As for the neo-noir-o-meter, I think downplaying "fatalism" in the measurement is worth some consideration, in favor of some more specific visual strategies. I would propose something like this:
--A sense of fatalism, dread, imminent danger in the visual flow (mise-en-scene) 10 points
--A sense of uncertainty in what the viewer is being shown (false/ambiguous visual clues) 5 points
--Editing techniques that are visually disruptive to narrative progression 5 points
For "black humor," you might just add "irony" to the element so that if it has both, it will register a higher score.
All of this does help demonstrate how films have changed their narrative approaches since that notation was first expanded in the 40s. Whether or not this has resulted in better films is another--and potentially far more controversial and incendiary--topic.
Re: Fatalism and the neo-noir-o-meter
Posted by Don Malcolm on 1/27/2018, 12:19 pm, in reply to "Re: Fatalism and the neo-noir-o-meter"
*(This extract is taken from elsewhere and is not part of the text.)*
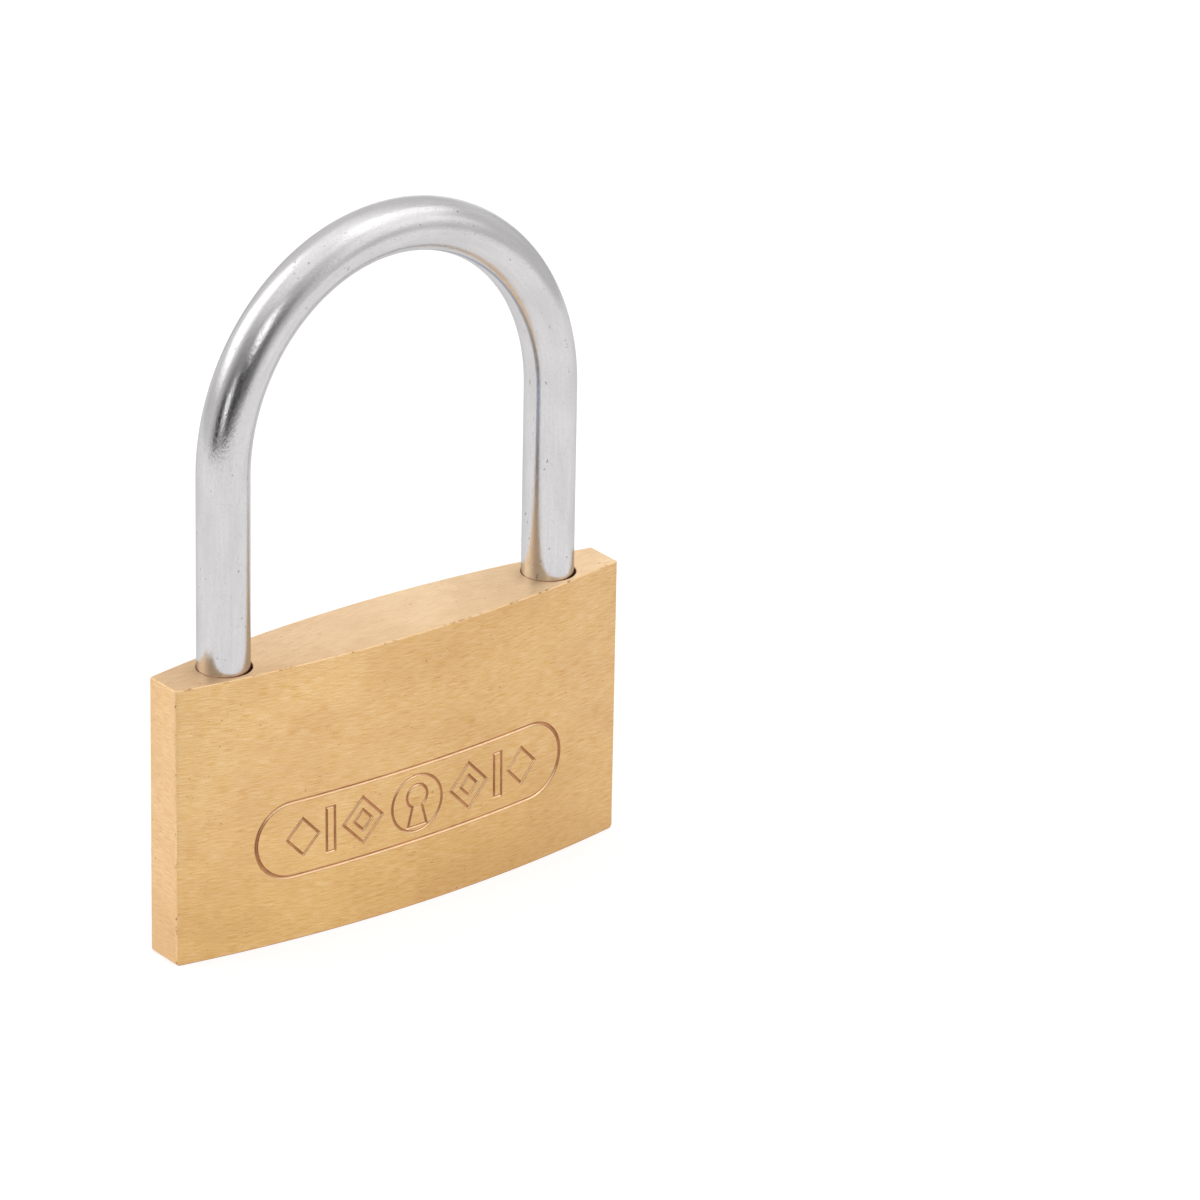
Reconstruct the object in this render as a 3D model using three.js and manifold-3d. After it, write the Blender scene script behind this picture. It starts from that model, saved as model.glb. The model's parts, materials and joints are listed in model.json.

A question to ask about the neo-noir-o-meter is whether the double-edged relationship between noir and (melo)drama is still as pointed now as was the case in the 40s. Bordwell's look at how plots and dramatic structures all move toward more novelistic and "clotted" dynamics reinforces the idea that such a connection exists in the classic noir era--but that connection is quite likely a good bit more tenuous in the neo-noir period.